### Task brief
Your answer should be a single number: the count of lines that include "from".

[START Information given]

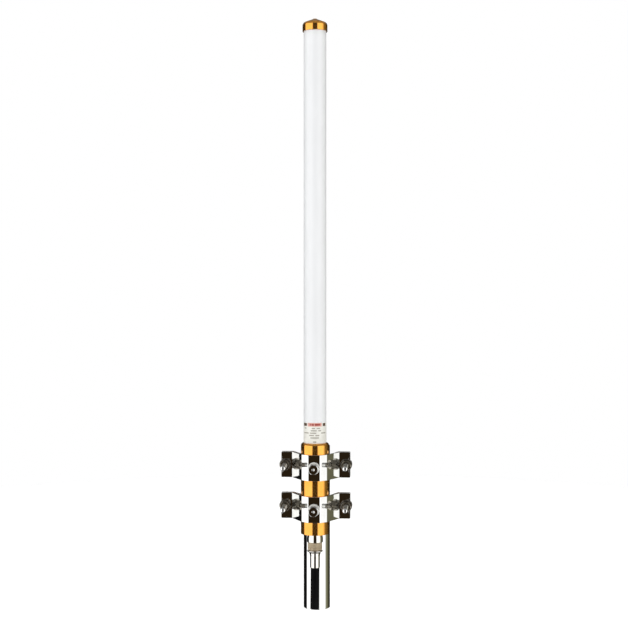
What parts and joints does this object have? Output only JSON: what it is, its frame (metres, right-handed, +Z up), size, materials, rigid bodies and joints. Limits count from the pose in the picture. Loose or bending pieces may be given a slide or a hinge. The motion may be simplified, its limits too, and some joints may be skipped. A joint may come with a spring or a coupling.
{
  "type": "omnidirectional antenna",
  "caption": "Omnidirectional stick antenna: white radome tube, gold base sleeve and cap, clamped beside a short mast tube by polished brackets, with a coaxial plug and feeder stub below.",
  "frame": {"origin": "on the mast tube's axis at its lower end, where a mast or stub pole holds the antenna", "axes": "+Z up along the mast and the antenna, -Y towards the antenna and its clamp nuts, +X to the right as seen from the front"},
  "size_m": [0.087, 0.0831, 0.7062],
  "materials": {
    "mast_tube": "bright polished tube",
    "radome": "painted fibreglass tube, satin",
    "gold_anodised": "polished and gold anodised",
    "rubber": "moulded, matt",
    "label": "blank vinyl wrap with one red stripe",
    "nickel": "nickel plated brass",
    "ptfe": "smooth, slightly translucent",
    "brass": "drawn, bright",
    "copper": "bare copper, drawn",
    "acetal": "machined, satin",
    "foam": "closed-cell foam",
    "cable_jacket": "extruded black jacket, satin",
    "stainless": "polished stainless sheet",
    "fastener": "stainless fasteners"
  },
  "bodies": {
    "mast": {"mast_stub": "mast_tube"},
    "antenna": {"radome_tube": "radome", "top_cap": "gold_anodised", "cap_gasket": "rubber", "base_sleeve": "gold_anodised", "sleeve_seal": "rubber", "label_wrap": "label", "base_plug": "gold_anodised", "socket_lock_ring": "nickel", "socket_body": "nickel", "socket_gasket": "rubber", "socket_insulator": "ptfe", "socket_contact": "brass", "feed_coax": "copper", "feed_core": "copper", "choke_sleeve": "brass", "lower_radiator": "brass", "middle_radiator": "brass", "upper_radiator": "brass", "coil_formers": "acetal", "phasing_coils": "copper", "foam_spacers": "foam"},
    "lower_rear_jaw": {"lower_rear_bracket": "stainless", "lower_bolts": "fastener", "lower_rear_washers": "fastener"},
    "lower_front_jaw": {"lower_front_bracket": "stainless", "lower_front_washers": "fastener", "lower_lock_washers": "fastener", "lower_grip_washer": "fastener"},
    "lower_left_nut": {"lower_left_nut": "stainless"},
    "lower_right_nut": {"lower_right_nut": "stainless"},
    "lower_grip_bolt": {"lower_grip_bolt": "stainless"},
    "lower_jam_nut": {"lower_jam_nut": "stainless"},
    "upper_rear_jaw": {"upper_rear_bracket": "stainless", "upper_bolts": "fastener", "upper_rear_washers": "fastener"},
    "upper_front_jaw": {"upper_front_bracket": "stainless", "upper_front_washers": "fastener", "upper_lock_washers": "fastener", "upper_grip_washer": "fastener"},
    "upper_left_nut": {"upper_left_nut": "stainless"},
    "upper_right_nut": {"upper_right_nut": "stainless"},
    "upper_grip_bolt": {"upper_grip_bolt": "stainless"},
    "upper_jam_nut": {"upper_jam_nut": "stainless"},
    "plug": {"plug_body": "nickel", "plug_gasket": "rubber", "plug_insulator": "ptfe", "plug_pin": "brass", "plug_gland_nut": "nickel", "plug_gland_gasket": "rubber", "feeder_cable": "cable_jacket", "feeder_dielectric": "ptfe", "feeder_core": "copper"},
    "coupling_nut": {"plug_coupling_nut": "nickel"}
  },
  "joints": [
    {"name": "antenna_slide", "type": "slide", "parent": "mast", "child": "antenna", "axis": [0, 0, 1], "range_m": [-0.012, 0.014]},
    {"name": "lower_clamp_slide", "type": "slide", "parent": "mast", "child": "lower_rear_jaw", "axis": [0, 0, 1], "range_m": [-0.014, 0.016]},
    {"name": "lower_jaw_opening", "type": "slide", "parent": "lower_rear_jaw", "child": "lower_front_jaw", "axis": [0, -1, 0], "range_m": [0, 0.018]},
    {"name": "lower_left_nut_turn", "type": "hinge", "parent": "lower_front_jaw", "child": "lower_left_nut", "pos_m": [-0.0365, -0.02658, 0.1263], "axis": [0, -1, 0], "continuous": true},
    {"name": "lower_right_nut_turn", "type": "hinge", "parent": "lower_front_jaw", "child": "lower_right_nut", "pos_m": [0.0365, -0.02658, 0.1263], "axis": [0, -1, 0], "continuous": true},
    {"name": "lower_grip_bolt_turn", "type": "hinge", "parent": "lower_front_jaw", "child": "lower_grip_bolt", "pos_m": [0, -0.05187, 0.1263], "axis": [0, -1, 0], "continuous": true},
    {"name": "lower_jam_nut_turn", "type": "hinge", "parent": "lower_front_jaw", "child": "lower_jam_nut", "pos_m": [0, -0.05318, 0.1263], "axis": [0, -1, 0], "continuous": true},
    {"name": "upper_clamp_slide", "type": "slide", "parent": "mast", "child": "upper_rear_jaw", "axis": [0, 0, 1], "range_m": [-0.016, 0.005]},
    {"name": "upper_jaw_opening", "type": "slide", "parent": "upper_rear_jaw", "child": "upper_front_jaw", "axis": [0, -1, 0], "range_m": [0, 0.018]},
    {"name": "upper_left_nut_turn", "type": "hinge", "parent": "upper_front_jaw", "child": "upper_left_nut", "pos_m": [-0.0365, -0.02658, 0.1753], "axis": [0, -1, 0], "continuous": true},
    {"name": "upper_right_nut_turn", "type": "hinge", "parent": "upper_front_jaw", "child": "upper_right_nut", "pos_m": [0.0365, -0.02658, 0.1753], "axis": [0, -1, 0], "continuous": true},
    {"name": "upper_grip_bolt_turn", "type": "hinge", "parent": "upper_front_jaw", "child": "upper_grip_bolt", "pos_m": [0, -0.05187, 0.1753], "axis": [0, -1, 0], "continuous": true},
    {"name": "upper_jam_nut_turn", "type": "hinge", "parent": "upper_front_jaw", "child": "upper_jam_nut", "pos_m": [0, -0.05318, 0.1753], "axis": [0, -1, 0], "continuous": true},
    {"name": "plug_pull", "type": "slide", "parent": "antenna", "child": "plug", "axis": [0, 0, -1], "range_m": [0, 0.02]},
    {"name": "coupling_nut_turn", "type": "hinge", "parent": "plug", "child": "coupling_nut", "pos_m": [0, -0.03288, 0.08], "axis": [0, 0, 1], "continuous": true}
  ]
}
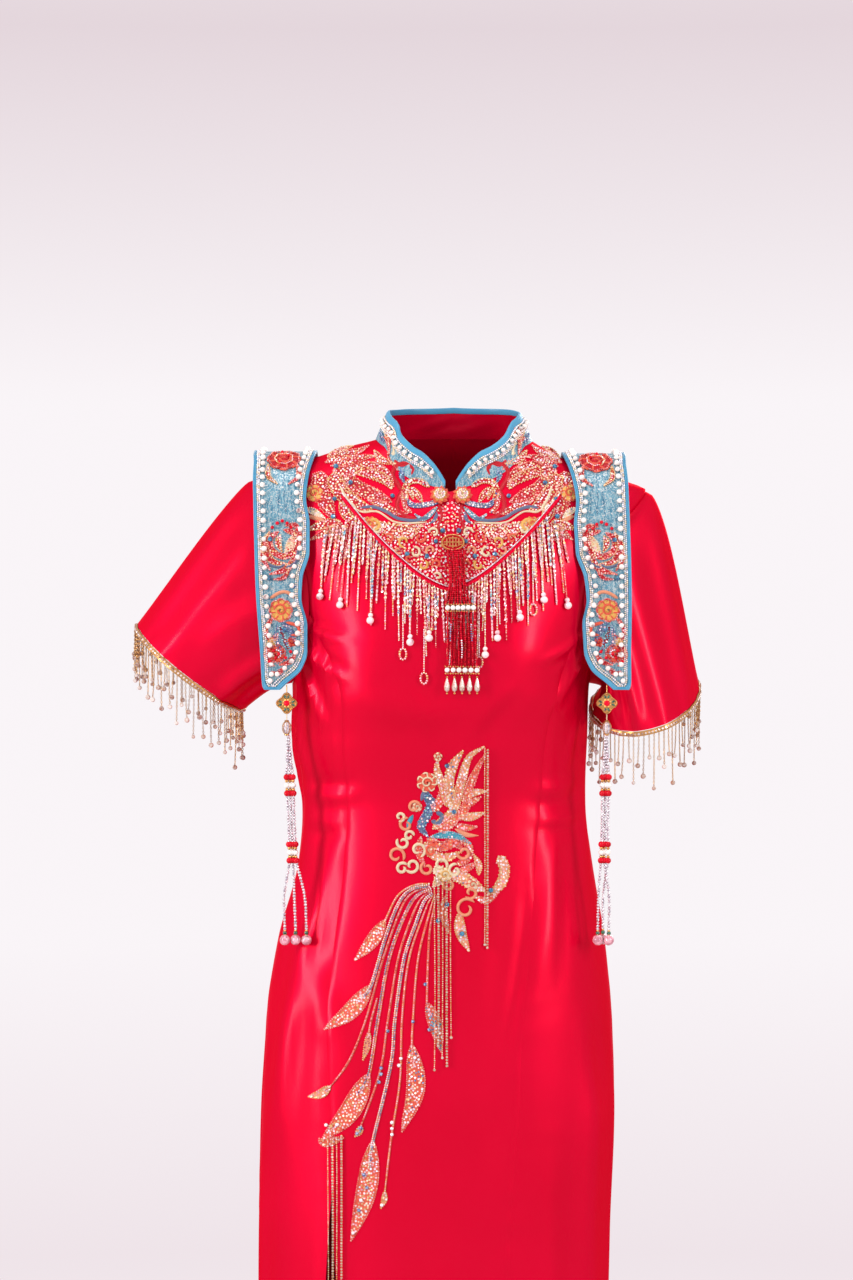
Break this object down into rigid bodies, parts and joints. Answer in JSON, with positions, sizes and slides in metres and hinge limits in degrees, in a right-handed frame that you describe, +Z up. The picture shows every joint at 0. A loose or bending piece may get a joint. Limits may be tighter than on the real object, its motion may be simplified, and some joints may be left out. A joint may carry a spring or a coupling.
{
  "type": "qipao-cut wedding dress",
  "caption": "Long fitted dress with a stand collar, short flared sleeves, beaded shoulder panels, an embroidered yoke with bead fringe and a side-front slit.",
  "frame": {"origin": "middle of the neck, level with the highest points of the shoulders, where the wearer holds the dress up", "axes": "+Z up, the front faces -Y, +X towards the wearer's left hand"},
  "size_m": [0.5882, 0.2554, 1.3841],
  "materials": {
    "red_satin": "satin",
    "blue_brocade": "glittering brocade",
    "blue_satin": "satin",
    "embroidery": "sequins, beads and cord stitched on",
    "pink_beads": "cut glass beads",
    "gold": "polished",
    "red_beads": "glass beads",
    "pearl": "imitation pearl",
    "crystal": "cut crystal"
  },
  "bodies": {
    "root": {"front_centre": "red_satin", "front_side_right": "red_satin", "back_right": "red_satin", "sleeve_right": "red_satin", "yoke_cord_right": "red_satin", "shoulder_panel_right": "blue_brocade", "shoulder_binding_right": "blue_satin", "yoke_right": "embroidery", "neck_rosette_right": "embroidery", "yoke_fringe_right": "pink_beads", "sleeve_trim_right": "gold", "sleeve_fringe_right": "gold", "medallion_right": "gold", "lantern_right": "crystal", "strands_right": "crystal", "end_ball_right_1": "pearl", "end_ball_right_2": "pearl", "end_ball_right_3": "pearl", "front_side_left": "red_satin", "back_left": "red_satin", "sleeve_left": "red_satin", "yoke_cord_left": "red_satin", "shoulder_panel_left": "blue_brocade", "shoulder_binding_left": "blue_satin", "yoke_left": "embroidery", "neck_rosette_left": "embroidery", "yoke_fringe_left": "pink_beads", "sleeve_trim_left": "gold", "sleeve_fringe_left": "gold", "medallion_left": "gold", "lantern_left": "crystal", "strands_left": "crystal", "end_ball_left_1": "pearl", "end_ball_left_2": "pearl", "end_ball_left_3": "pearl", "collar": "blue_brocade", "collar_binding": "blue_satin", "tassel_plaque": "gold", "tassel_upper": "red_beads", "tassel_lower": "red_beads", "tassel_pearls_upper": "pearl", "tassel_pearls_lower": "pearl", "tassel_drop_1": "crystal", "tassel_drop_2": "crystal", "tassel_drop_3": "crystal", "tassel_drop_4": "crystal", "tassel_drop_5": "crystal", "phoenix": "embroidery", "chains_right": "gold", "chains_centre": "gold", "chains_lower": "gold"}
  },
  "joints": []
}
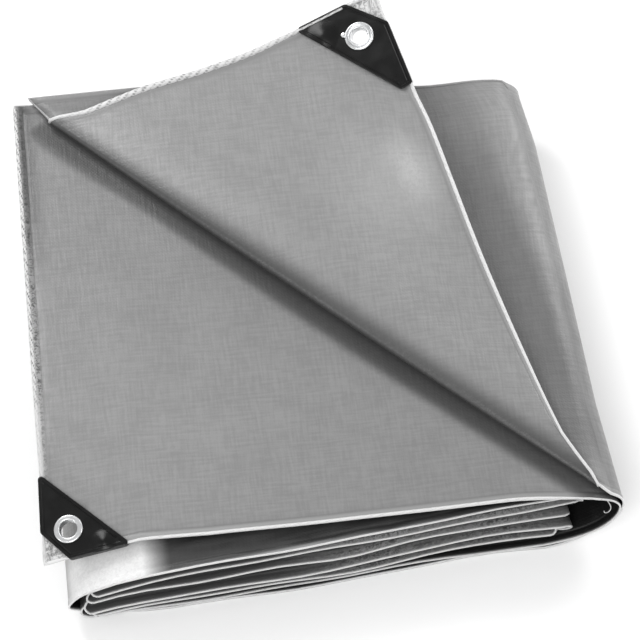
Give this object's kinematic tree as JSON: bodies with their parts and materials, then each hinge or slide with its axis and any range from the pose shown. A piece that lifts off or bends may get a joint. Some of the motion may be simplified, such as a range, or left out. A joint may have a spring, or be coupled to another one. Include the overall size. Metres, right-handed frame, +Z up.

[END Information given]

### Answer to this exercise
3